:: SUPPLIED DATA ::

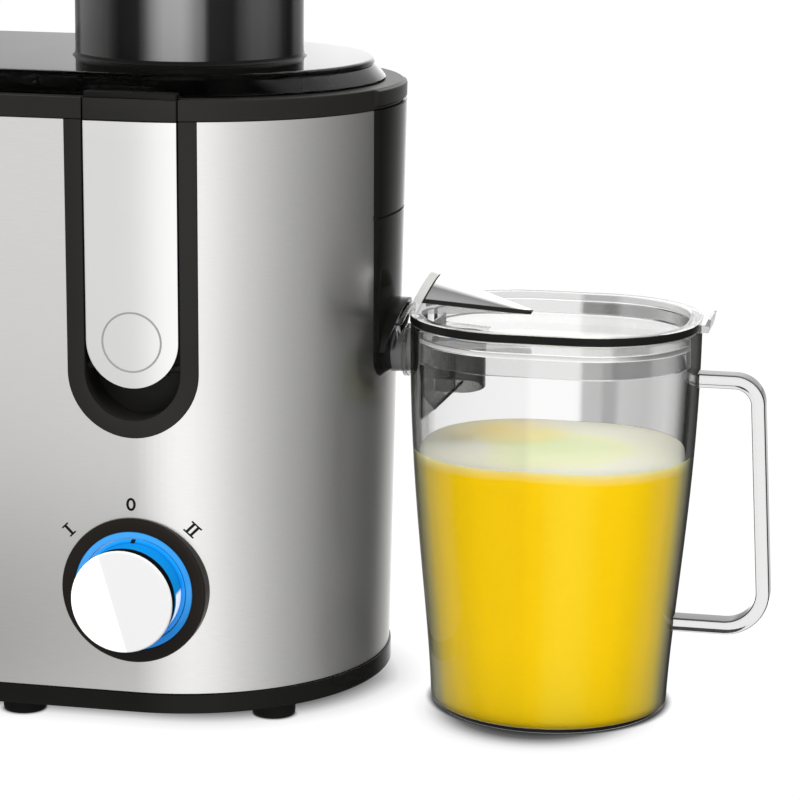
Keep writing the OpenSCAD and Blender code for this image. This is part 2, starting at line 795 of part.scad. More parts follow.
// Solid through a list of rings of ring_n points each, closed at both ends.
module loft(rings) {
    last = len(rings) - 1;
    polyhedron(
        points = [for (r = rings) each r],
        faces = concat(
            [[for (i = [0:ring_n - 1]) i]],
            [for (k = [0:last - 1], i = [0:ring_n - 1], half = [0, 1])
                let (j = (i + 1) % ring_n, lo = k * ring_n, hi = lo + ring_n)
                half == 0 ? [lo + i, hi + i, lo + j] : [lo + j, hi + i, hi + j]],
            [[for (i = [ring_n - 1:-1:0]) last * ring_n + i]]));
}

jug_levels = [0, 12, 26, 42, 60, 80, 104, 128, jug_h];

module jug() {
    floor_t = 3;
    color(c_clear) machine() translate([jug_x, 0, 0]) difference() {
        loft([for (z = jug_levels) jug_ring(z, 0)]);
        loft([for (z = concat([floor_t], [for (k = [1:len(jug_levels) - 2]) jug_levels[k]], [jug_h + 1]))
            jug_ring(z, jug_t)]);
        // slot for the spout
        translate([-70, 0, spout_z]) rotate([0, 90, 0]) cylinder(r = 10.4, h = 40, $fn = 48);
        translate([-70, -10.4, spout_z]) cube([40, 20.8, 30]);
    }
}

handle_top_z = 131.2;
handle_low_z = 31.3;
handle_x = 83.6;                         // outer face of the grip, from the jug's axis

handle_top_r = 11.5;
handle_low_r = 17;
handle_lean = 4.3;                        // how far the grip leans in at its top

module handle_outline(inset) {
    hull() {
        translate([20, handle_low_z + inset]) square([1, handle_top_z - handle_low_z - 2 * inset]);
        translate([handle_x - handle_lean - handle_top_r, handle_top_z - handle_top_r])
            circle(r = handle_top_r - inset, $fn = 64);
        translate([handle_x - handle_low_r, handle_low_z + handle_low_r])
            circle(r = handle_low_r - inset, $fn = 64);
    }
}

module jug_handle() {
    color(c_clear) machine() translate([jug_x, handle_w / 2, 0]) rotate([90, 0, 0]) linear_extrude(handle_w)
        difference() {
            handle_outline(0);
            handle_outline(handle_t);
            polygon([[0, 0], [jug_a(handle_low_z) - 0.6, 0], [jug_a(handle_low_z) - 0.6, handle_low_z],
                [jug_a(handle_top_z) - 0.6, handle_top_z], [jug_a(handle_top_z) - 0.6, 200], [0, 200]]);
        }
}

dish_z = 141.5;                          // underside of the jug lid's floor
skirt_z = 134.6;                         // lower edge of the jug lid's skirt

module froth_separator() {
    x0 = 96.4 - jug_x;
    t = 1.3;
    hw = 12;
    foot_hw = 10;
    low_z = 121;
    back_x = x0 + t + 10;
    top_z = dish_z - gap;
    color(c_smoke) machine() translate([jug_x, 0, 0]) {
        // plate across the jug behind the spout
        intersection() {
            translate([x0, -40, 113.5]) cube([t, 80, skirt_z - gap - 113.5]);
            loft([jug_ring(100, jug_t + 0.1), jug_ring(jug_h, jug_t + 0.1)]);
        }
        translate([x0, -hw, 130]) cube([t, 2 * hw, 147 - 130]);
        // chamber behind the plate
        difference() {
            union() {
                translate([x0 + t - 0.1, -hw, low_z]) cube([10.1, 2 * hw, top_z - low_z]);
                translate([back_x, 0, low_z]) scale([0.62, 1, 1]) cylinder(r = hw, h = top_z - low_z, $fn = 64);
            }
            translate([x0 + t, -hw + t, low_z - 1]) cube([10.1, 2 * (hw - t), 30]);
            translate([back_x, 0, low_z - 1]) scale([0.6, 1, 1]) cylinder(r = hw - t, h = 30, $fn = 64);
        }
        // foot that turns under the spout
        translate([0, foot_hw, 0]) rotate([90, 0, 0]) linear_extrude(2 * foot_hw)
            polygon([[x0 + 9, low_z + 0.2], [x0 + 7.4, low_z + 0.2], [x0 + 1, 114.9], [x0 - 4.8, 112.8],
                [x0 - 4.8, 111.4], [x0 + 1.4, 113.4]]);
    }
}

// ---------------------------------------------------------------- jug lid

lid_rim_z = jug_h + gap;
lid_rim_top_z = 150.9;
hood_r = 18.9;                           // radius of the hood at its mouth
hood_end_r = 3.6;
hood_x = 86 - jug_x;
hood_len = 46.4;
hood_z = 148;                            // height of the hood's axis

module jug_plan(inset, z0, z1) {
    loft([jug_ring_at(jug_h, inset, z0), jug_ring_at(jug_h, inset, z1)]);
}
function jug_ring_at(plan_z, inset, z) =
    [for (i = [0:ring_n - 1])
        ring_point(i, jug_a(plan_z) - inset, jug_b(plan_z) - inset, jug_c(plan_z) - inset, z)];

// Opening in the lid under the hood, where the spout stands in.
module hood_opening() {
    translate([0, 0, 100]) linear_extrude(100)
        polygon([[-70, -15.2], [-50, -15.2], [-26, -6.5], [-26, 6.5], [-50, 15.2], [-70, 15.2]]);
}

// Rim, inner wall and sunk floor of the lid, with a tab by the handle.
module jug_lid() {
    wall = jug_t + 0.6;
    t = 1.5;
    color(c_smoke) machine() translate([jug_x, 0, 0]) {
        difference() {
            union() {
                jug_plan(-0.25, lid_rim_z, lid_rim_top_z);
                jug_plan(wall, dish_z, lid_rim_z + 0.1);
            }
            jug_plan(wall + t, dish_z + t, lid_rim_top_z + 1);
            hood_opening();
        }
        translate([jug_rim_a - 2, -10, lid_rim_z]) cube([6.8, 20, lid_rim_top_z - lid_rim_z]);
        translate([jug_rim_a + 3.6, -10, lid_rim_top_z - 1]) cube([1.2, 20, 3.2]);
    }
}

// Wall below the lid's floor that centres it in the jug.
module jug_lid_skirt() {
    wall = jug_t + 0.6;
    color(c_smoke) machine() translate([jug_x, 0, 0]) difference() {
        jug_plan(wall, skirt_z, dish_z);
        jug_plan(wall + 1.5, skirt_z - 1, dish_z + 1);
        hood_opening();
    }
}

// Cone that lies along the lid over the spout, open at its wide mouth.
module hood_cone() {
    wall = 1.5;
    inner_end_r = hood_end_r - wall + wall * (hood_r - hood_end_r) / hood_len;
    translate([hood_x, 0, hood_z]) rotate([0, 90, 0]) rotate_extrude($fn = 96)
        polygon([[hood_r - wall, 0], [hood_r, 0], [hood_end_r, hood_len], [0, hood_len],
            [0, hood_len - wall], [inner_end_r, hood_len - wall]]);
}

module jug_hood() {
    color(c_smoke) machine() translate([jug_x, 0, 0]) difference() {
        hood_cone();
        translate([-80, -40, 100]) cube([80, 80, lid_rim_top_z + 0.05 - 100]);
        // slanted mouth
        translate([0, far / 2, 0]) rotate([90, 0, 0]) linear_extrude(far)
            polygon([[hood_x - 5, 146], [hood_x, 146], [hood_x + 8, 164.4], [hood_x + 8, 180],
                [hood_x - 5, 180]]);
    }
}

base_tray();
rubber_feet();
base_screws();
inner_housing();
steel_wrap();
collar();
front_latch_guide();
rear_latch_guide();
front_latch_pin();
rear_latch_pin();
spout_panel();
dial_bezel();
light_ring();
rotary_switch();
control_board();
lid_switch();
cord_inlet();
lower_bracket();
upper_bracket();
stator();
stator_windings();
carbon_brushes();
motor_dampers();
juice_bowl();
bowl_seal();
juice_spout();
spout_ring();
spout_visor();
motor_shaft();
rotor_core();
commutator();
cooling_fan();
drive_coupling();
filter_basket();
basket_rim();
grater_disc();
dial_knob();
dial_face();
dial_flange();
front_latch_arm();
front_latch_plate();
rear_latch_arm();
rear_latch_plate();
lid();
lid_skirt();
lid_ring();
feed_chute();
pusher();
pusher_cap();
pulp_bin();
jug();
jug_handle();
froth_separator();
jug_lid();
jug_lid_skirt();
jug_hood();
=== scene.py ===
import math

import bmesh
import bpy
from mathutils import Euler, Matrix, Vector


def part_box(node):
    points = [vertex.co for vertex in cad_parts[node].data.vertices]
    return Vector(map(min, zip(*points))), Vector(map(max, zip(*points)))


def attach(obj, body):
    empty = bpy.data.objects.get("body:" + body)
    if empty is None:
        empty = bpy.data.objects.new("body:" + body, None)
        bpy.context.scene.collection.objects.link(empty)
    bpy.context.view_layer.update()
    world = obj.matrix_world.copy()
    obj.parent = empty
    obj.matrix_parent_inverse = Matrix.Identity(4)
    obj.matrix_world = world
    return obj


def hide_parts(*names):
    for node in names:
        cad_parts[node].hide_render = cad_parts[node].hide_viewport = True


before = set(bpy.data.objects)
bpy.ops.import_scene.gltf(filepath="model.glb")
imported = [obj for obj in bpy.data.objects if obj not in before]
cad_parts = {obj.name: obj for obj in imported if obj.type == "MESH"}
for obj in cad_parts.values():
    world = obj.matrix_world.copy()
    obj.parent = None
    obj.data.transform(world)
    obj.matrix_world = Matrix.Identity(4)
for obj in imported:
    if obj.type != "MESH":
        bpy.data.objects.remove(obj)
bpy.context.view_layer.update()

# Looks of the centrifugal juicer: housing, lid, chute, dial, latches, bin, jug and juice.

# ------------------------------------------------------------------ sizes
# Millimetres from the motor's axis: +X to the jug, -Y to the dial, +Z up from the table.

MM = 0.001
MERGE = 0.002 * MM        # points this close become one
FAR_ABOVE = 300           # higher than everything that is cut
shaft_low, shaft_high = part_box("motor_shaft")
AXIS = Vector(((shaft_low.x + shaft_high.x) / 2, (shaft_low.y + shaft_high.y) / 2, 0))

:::
:: SUPPLIED DATA ::

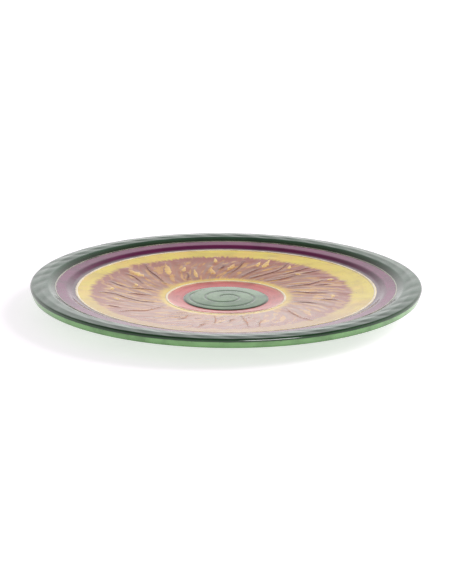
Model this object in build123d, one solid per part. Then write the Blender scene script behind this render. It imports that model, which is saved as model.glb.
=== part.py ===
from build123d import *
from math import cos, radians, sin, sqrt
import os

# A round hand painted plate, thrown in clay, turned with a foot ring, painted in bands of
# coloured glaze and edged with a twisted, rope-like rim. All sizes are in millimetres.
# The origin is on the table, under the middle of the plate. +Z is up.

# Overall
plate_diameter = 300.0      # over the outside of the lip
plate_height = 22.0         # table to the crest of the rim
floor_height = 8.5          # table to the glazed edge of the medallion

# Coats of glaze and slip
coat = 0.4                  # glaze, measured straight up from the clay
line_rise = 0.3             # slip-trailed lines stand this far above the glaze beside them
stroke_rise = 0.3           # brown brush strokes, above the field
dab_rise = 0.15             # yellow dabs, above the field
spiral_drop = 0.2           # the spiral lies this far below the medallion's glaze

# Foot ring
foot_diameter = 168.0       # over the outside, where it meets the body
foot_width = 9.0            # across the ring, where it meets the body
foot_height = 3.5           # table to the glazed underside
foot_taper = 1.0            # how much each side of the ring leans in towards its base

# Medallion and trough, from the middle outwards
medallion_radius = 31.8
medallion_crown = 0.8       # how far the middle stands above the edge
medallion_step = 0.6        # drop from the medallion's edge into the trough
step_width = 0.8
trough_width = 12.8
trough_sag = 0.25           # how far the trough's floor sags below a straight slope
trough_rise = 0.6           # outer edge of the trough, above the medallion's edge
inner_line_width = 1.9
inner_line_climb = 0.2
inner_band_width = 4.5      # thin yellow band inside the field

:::

INSTRUCTIONS TO FOLLOW:
Extract, word for word, every line beginning with the one that holds "Model this object" and concluding with the one that holds "floor_height = 8.5". Include both of those lines.

RESPONSE TO THE TASK:
Model this object in build123d, one solid per part. Then write the Blender scene script behind this render. It imports that model, which is saved as model.glb.
=== part.py ===
from build123d import *
from math import cos, radians, sin, sqrt
import os

# A round hand painted plate, thrown in clay, turned with a foot ring, painted in bands of
# coloured glaze and edged with a twisted, rope-like rim. All sizes are in millimetres.
# The origin is on the table, under the middle of the plate. +Z is up.

# Overall
plate_diameter = 300.0      # over the outside of the lip
plate_height = 22.0         # table to the crest of the rim
floor_height = 8.5          # table to the glazed edge of the medallion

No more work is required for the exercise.